After a brief search, the Shohola Township Board appointed long-time resident Keith Raser to fill the position of township supervisor vacated by the resignation of Nelia Wall.

“We advertised the position in local papers and received four applications,” said chairman George C. Fluhr. “We considered only two that were deemed appropriate and, after interviews, selected Keith as having the best background and experience to fill the position.”

Wall resigned as a condition laid down by Pike County District Attorney Ray Tonkin, who announced a pre-trial agreement that resolved a series of charges against the couple. In addition, the agreement filed in Pike County by Tonkin required the couple to pay to Shohola Township $7,500 in restitution.

In a statement, Tonkin said he was satisfied that the agreement brought back almost three times the amount of monies alleged to have been unlawfully removed from the township treasury.

After being sworn in, Raser stated that he has been a resident of the township for 24 years and served on the planning commission’s multi-municipal comprehensive plan, served on the Pike County Planning Commission and the Zoning Hearing Board.

Raser did not mention that he had been recently appointed as the director of the newly formed Pike County Transportation Department.

“I wish to give back to the community that has sustained me over the years,” he said. “I realize the difficult times the township has experienced recently and promise that I will work tirelessly for the good of all its citizens.”

Recently, a demonstration was held by some dissatisfied Shohola Township residents outside the Pike County Court House, protesting the settlement brokered by Tonkin.
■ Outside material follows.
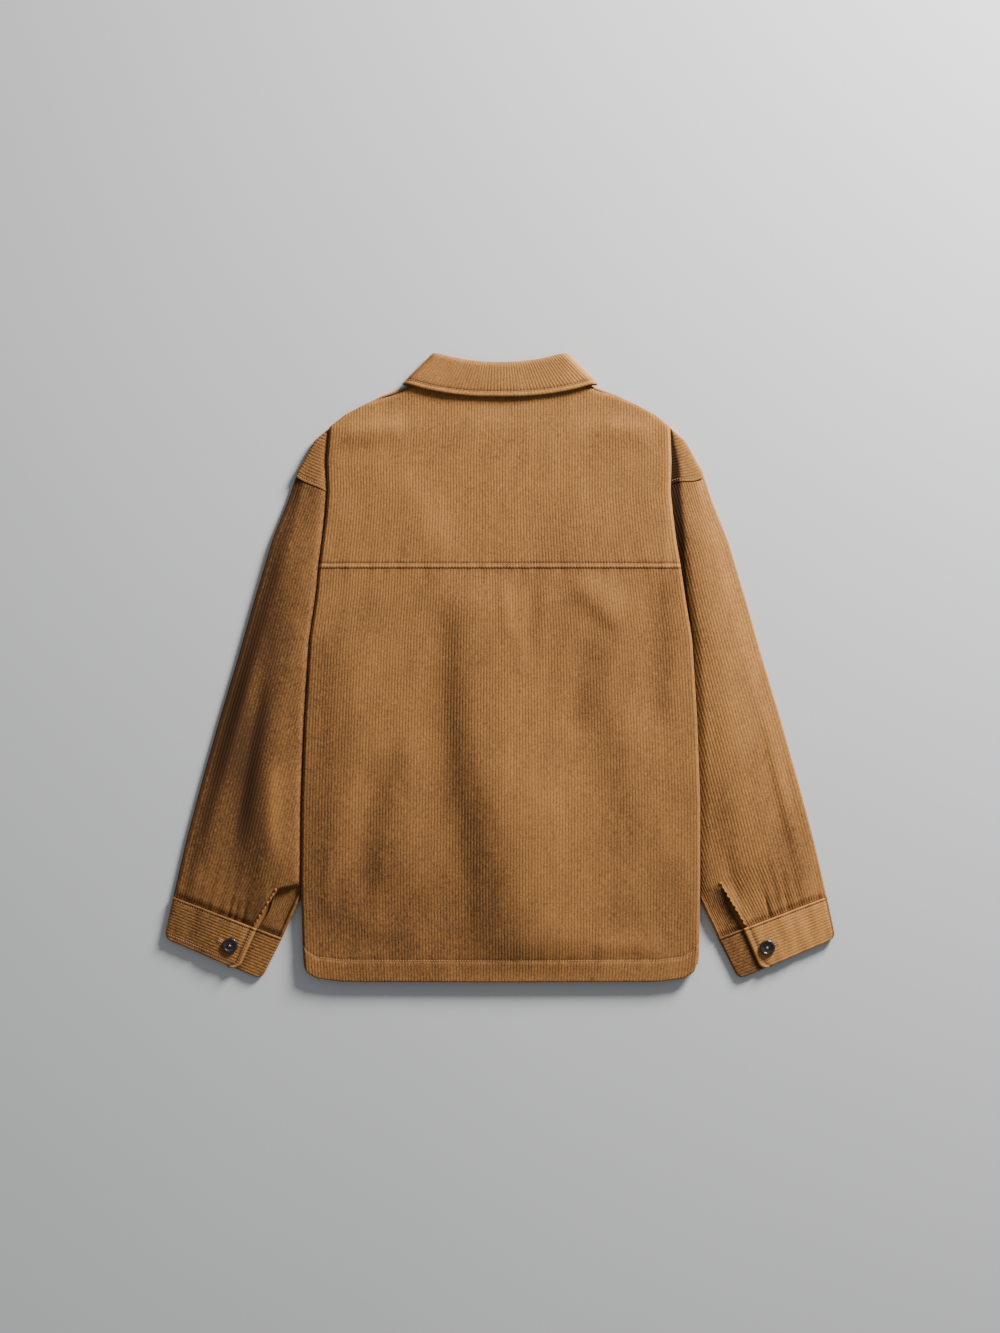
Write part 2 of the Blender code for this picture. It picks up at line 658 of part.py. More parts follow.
def cuffs(jacket):
    """Cuffs: a band wound once round, its lapped end on top of the underlap."""
    angles = np.linspace(-math.pi / 2, math.pi / 2, 2 * TUBE_ROLL_STEPS - 1)[1:-1]
    edge = CUFF_ROLL / CUFF_WIDTH
    underlap = np.linspace(CUFF_UNDERLAP_END, 1.0 - edge, 5)
    under = np.linspace(1.0 - edge, edge, 5)
    lap = np.array([edge, 0.12, 0.22, 0.32, 0.40, 0.48, 0.56, 0.66, CUFF_LAP_END])
    share = np.concatenate([underlap, 1.0 - edge * (1.0 - np.cos(angles)), under,
                            edge * (1.0 - np.cos(angles)), lap])
    lap_height = CUFF_TOP + (CUFF_LAP_TOP - CUFF_TOP) * smooth((lap - 0.38) / 0.10)
    height = np.concatenate([0 * underlap + CUFF_UNDERLAP_TOP,
                             CUFF_UNDERLAP_TOP * (0.5 - 0.5 * np.sin(angles)), 0 * under,
                             CUFF_TOP * (0.5 + 0.5 * np.sin(angles)), lap_height])
    down = np.array([0.0, 0.5, 1.0])[:, None, None]
    share = share[None, :, None]
    top = np.array(CUFF_TOP_OUTER) * (1 - share) + np.array(CUFF_TOP_INNER) * share
    bottom = np.array(CUFF_BOTTOM_OUTER) * (1 - share) + np.array(CUFF_BOTTOM_INNER) * share
    place = top * (1 - down) + bottom * down
    points = np.concatenate([place, np.broadcast_to(height[None, :, None], place.shape[:2] + (1,))], axis=-1)
    for side, word in ((-1, "left"), (1, "right")):
        jacket.cloth(f"cuff_{word}", mirrored(points, side), flip=side < 0)


def ring_points(rows):
    """Whole collar ring from the rows of its left half, the last of which lies near the middle."""
    left = np.array(rows)
    right = left[::-1] * np.array([-1.0, 1.0, 1.0])
    return np.concatenate([left, right])


def strip_row(upper, lower, outer_level, edge_level, stations, edge_radius):
    """One row across a collar piece, from its upper edge to its lower edge.

    Near the upper edge it curves from edge_level to outer_level over edge_radius.
    """
    upper, lower = np.array(upper), np.array(lower)
    width = np.linalg.norm(lower - upper)
    place = upper[None, :] + stations[:, None] * (lower - upper)[None, :]
    if edge_radius > 0.0:
        reach = np.clip(stations * width / edge_radius, 0.0, 1.0)
        curve = np.sqrt(1.0 - (1.0 - reach) ** 2)
    else:
        curve = np.ones(len(stations))
    height = edge_level + (outer_level - edge_level) * curve
    return np.concatenate([place, height[:, None]], axis=1)


def curve_point(line, share):
    """Point on a smooth curve through three points, at a share of the way."""
    start, middle, end = (np.array(point) for point in line)
    control = 2.0 * middle - 0.5 * (start + end)
    return (1 - share) ** 2 * start + 2 * share * (1 - share) * control + share ** 2 * end


def collar_fall(jacket):
    """Fall of the collar: front leaves on the surface, side rolls, and the back part on top."""
    stations = np.array([0.0, 0.02, 0.05, 0.12, 0.3, 0.55, 0.8, 1.0])
    front_edge = STAND_FRONT_BOTTOM + 0.5 * COLLAR_WALL
    back_edge = STAND_BACK_TOP - 0.5 * COLLAR_WALL
    corner, tip = np.array(COLLAR_CORNER), np.array(COLLAR_SIDE_TIP)
    inward = COLLAR_INWARD
    rows = []
    for share in (0.0, 0.25, 0.5, 0.75):
        upper = np.array(LEAF_NECK) * (1 - share) + (corner + inward * COLLAR_ROLL) * share
        lower = np.array(LEAF_POINT) * (1 - share) + (tip + inward * COLLAR_ROLL) * share
        rows.append(strip_row(upper, lower, 0.0, front_edge, stations, COLLAR_FOLD_RADIUS))
    for angle in np.radians(np.linspace(-90.0, 90.0, 7)):
        shift = inward * COLLAR_ROLL * (1.0 - math.cos(angle))
        turned = 0.5 + 0.5 * math.sin(angle)
        rows.append(strip_row(corner + shift, tip + shift, COLLAR_LEVEL * turned,
                              front_edge + (back_edge - front_edge) * turned, stations, COLLAR_FOLD_RADIUS))
    start_upper, start_lower = corner + inward * COLLAR_ROLL, tip + inward * COLLAR_ROLL
    for share in (0.2, 0.4, 0.6, 0.8, 1.0):
        upper = curve_point((start_upper, *COLLAR_TOP_EDGE), share)
        lower = curve_point((start_lower, *COLLAR_FREE_EDGE), share)
        rows.append(strip_row(upper, lower, COLLAR_LEVEL, back_edge, stations, COLLAR_FOLD_RADIUS))
    jacket.cloth("collar_fall", ring_points(rows), wall=COLLAR_WALL)


def collar_stand(jacket):
    """Stand of the collar: from the neck seam up to the fold, inside the fall."""
    stations = np.linspace(0.0, 1.0, 4)
    low = STAND_FRONT_BOTTOM
    fold_start, fold_end = np.array(LEAF_NECK), np.array(COLLAR_CORNER) + COLLAR_INWARD * COLLAR_ROLL
    run = (fold_end - fold_start) / np.linalg.norm(fold_end - fold_start)
    inwards = np.array([-run[1], run[0]]) * STAND_INSET
    rows = []
    for neck_x, share in STAND_FRONT_ROWS:
        lower = (neck_x, float(front_neck_line(np.array(neck_x))) + STAND_SEAM_GAP)
        upper = fold_start + (fold_end - fold_start) * share + inwards
        rows.append(strip_row(upper, lower, low, low, stations, 0.0))
    half = 0.5 * (STAND_BACK_TOP - low)
    middle = low + half
    seam, upper_edge = np.array(STAND_SIDE_SEAM), np.array(STAND_SIDE_UPPER)
    for angle in np.radians(np.linspace(-90.0, 90.0, 7)):
        shift = np.array([STAND_ROLL * (1.0 - math.cos(angle)), 0.0])
        height = middle + half * math.sin(angle)
        rows.append(strip_row(upper_edge + shift, seam + shift, height, height, stations, 0.0))
    for share in (0.33, 0.66, 1.0):
        x = (seam[0] + STAND_ROLL) * (1 - share) + LEAF_NECK[0] * share
        lower = (x, float(back_neck_line(np.array(x))) + STAND_SEAM_GAP)
        upper = curve_point(((upper_edge[0] + STAND_ROLL, upper_edge[1]),
                             (STAND_MIDDLE_X, COLLAR_TOP_EDGE[0][1] - STAND_INSET),
                             (LEAF_NECK[0], COLLAR_TOP_EDGE[1][1] - STAND_INSET)), share)
        rows.append(strip_row(upper, lower, STAND_BACK_TOP, STAND_BACK_TOP, stations, 0.0))
    jacket.cloth("collar_stand", ring_points(rows), wall=COLLAR_WALL)


def button_profile_mesh():
    """Half section of a button at +X, from the middle of its face down its outer side."""
    dish = BUTTON_RADIUS * 0.62
    rim = BUTTON_RADIUS * 0.80
    profile = ((0.0, BUTTON_THICK - BUTTON_DISH), (dish, BUTTON_THICK - BUTTON_DISH), (rim, BUTTON_THICK),
               (BUTTON_RADIUS - 0.4, BUTTON_THICK * 0.8), (BUTTON_RADIUS - 1.0, 0.0), (0.0, 0.0))
    mesh = bpy.data.meshes.new("button profile")
    vertices = [(x * MM, 0.0, z * MM) for x, z in profile]
    mesh.from_pydata(vertices, [(i, i + 1) for i in range(len(vertices) - 1)], [])
    return mesh


def hole_cutter(jacket):
    """Four drilled holes of a button, as one cutter of separate cylinders."""
    holes = []
    half = BUTTON_HOLE_SPACING / 2
    for x in (-half, half):
        for y in (-half, half):
            bpy.ops.mesh.primitive_cylinder_add(vertices=BUTTON_HOLE_SIDES, radius=BUTTON_HOLE_RADIUS * MM,
                                                depth=3 * BUTTON_THICK * MM,
                                                location=(x * MM, y * MM, 0.5 * BUTTON_THICK * MM))
            holes.append(bpy.context.object)
    bpy.ops.object.select_all(action="DESELECT")
    for hole in holes:
        hole.select_set(True)
    bpy.context.view_layer.objects.active = holes[0]
    bpy.ops.object.join()
    joined = bpy.context.object
    bpy.ops.object.transform_apply(location=True, rotation=True, scale=True)
    for collection in list(joined.users_collection):
        collection.objects.unlink(joined)
    jacket.cutters.objects.link(joined)
    joined.name = "button holes"
    joined.hide_render = True
    joined.display_type = "WIRE"
    return joined


def button_mesh(jacket):
    """Mesh of a drilled button, its back at Z = 0, turned from the profile and then cut."""
    blank = bpy.data.objects.new("button blank", button_profile_mesh())
    jacket.parts.objects.link(blank)
    screw = blank.modifiers.new("turn", "SCREW")
    screw.steps = BUTTON_SIDES
    screw.render_steps = BUTTON_SIDES
    screw.use_merge_vertices = True
    screw.merge_threshold = 0.00001
    cut = blank.modifiers.new("holes", "BOOLEAN")
    cut.operation = "DIFFERENCE"
    cut.object = hole_cutter(jacket)
    bpy.context.view_layer.update()
    evaluated = blank.evaluated_get(bpy.context.evaluated_depsgraph_get())
    mesh = bpy.data.meshes.new_from_object(evaluated)
    mesh.name = "button"
    mesh.shade_smooth()
    mesh.set_sharp_from_angle(angle=math.radians(35.0))
    bpy.data.objects.remove(blank)
    return mesh


def buttons(jacket):
    """Front buttons face down under the placket, and a button on the lap of each cuff."""
    mesh = button_mesh(jacket)
    mesh.materials.append(material("button", BUTTON_COLOUR, 0.45))
    for number in range(FRONT_BUTTON_COUNT):
        button = bpy.data.objects.new(f"front_button_{number + 1}", mesh)
        jacket.parts.objects.link(button)
        button.location = (0.0, (FRONT_BUTTON_TOP - number * FRONT_BUTTON_PITCH) * MM, BUTTON_THICK * MM)
        button.rotation_euler = (math.pi, 0.0, 0.0)
    for side, word in ((-1, "left"), (1, "right")):
        button = bpy.data.objects.new(f"cuff_button_{word}", mesh)
        jacket.parts.objects.link(button)
        button.location = (-side * CUFF_BUTTON[0] * MM, CUFF_BUTTON[1] * MM, (CUFF_LAP_TOP + SEAM_GAP) * MM)
        button.rotation_euler = (0.0, 0.0, side * math.radians(25.0))


def main():
    """Clear the scene and make every piece."""
    for item in list(bpy.data.objects):
        bpy.data.objects.remove(item)
    jacket = Jacket()
    back_pieces(jacket)
    front_pieces(jacket)
    drop_shoulders(jacket)
    sleeves(jacket)
    cuffs(jacket)
    collar_stand(jacket)
    collar_fall(jacket)
    buttons(jacket)


main()
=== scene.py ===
"""Looks of the corduroy shirt-jacket: ribbed cloth shells, stitching, buttons, light and camera.

The jacket lies on its front, back upwards, collar towards +Y, and the wearer's left is at -X.
Lengths are in millimetres until a mesh is made. Every cloth piece is a thin shell on the form of
its solid in the frame. Its wales are raised in the mesh, and its folds are set from the
photograph.
"""

import logging
import math
from dataclasses import dataclass
from enum import Enum
from typing import TypeVar

import bpy
import numpy as np
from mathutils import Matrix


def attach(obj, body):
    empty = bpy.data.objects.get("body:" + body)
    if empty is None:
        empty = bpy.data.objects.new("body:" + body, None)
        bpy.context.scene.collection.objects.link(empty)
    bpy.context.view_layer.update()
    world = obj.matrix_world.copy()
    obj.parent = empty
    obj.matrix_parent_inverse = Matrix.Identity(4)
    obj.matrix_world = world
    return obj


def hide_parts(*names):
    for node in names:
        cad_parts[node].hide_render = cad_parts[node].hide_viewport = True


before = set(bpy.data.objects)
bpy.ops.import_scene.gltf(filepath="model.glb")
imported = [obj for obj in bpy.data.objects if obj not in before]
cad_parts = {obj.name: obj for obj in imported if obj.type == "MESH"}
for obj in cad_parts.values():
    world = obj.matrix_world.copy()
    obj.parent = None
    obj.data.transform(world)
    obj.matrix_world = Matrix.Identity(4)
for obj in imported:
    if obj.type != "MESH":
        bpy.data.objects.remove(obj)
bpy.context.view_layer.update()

MM = 0.001
LOG = logging.getLogger("shacket")

Array = np.ndarray
Pair = tuple[float, float]
Point = tuple[float, float, float]
Colour = tuple[float, float, float]
Line = tuple[Pair, ...]
Value = TypeVar("Value")


class Side(Enum):
    """The wearer's side of a piece, as the sign of its x."""

    LEFT = -1
    RIGHT = 1

    @property
    def word(self) -> str:
        """Name of the side as the nodes use it."""
        return self.name.lower()

    def pick(self, left: Value, right: Value) -> Value:
        """The first of two values for the left side, the second for the right."""
        return left if self is Side.LEFT else right


class Slot(Enum):
    """Material slots of the record."""

    CORDUROY = "corduroy"
    BUTTON = "button"


def smooth(t: Array) -> Array:
    """Soft step: 3t^2 - 2t^3 between 0 and 1, and level outside."""
    t = np.clip(t, 0.0, 1.0)
    return t * t * (3.0 - 2.0 * t)


def bell(distance: Array, width: float | Array, power: int = 2) -> Array:
    """Bell curve, exp(-(distance / width)^power): 1 at distance 0."""
    return np.exp(-((distance / width) ** power))


def between(start: Array, end: Array, share: float | Array) -> Array:
    """Mix of two values: start where the share is 0, end where it is 1."""
    return start * (1 - share) + end * share


def table(rows: tuple, key: Array, value: int = 1) -> Array:
    """Read a table between its rows.

    Args:
        rows: rows of numbers, the first of each being the key.
        key: where to read.
        value: which number of the row is read.

    Returns:
        The values, straight between one row and the next.
    """
    data = np.array(sorted(rows), dtype=float)
    return np.interp(key, data[:, 0], data[:, value])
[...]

The demonstrators objected to the decision to close the ethics investigation and withdraw all charges against the Walls.

They objected that Tonkin, without explanation or comment, offered the settlement to the Walls.

Some said that they wanted the DA to explain why all charges were dropped despite the evidence against them.

At the time of Tonkin’s announcement, he said, “The grand jury took this matter very seriously and without the [jury’s] presentment, the citizens of Shohola Township would not have had an independent investigation to document the facts surrounding certain allegations of improprieties happening in township offices.”

The DA could not be reached for comment.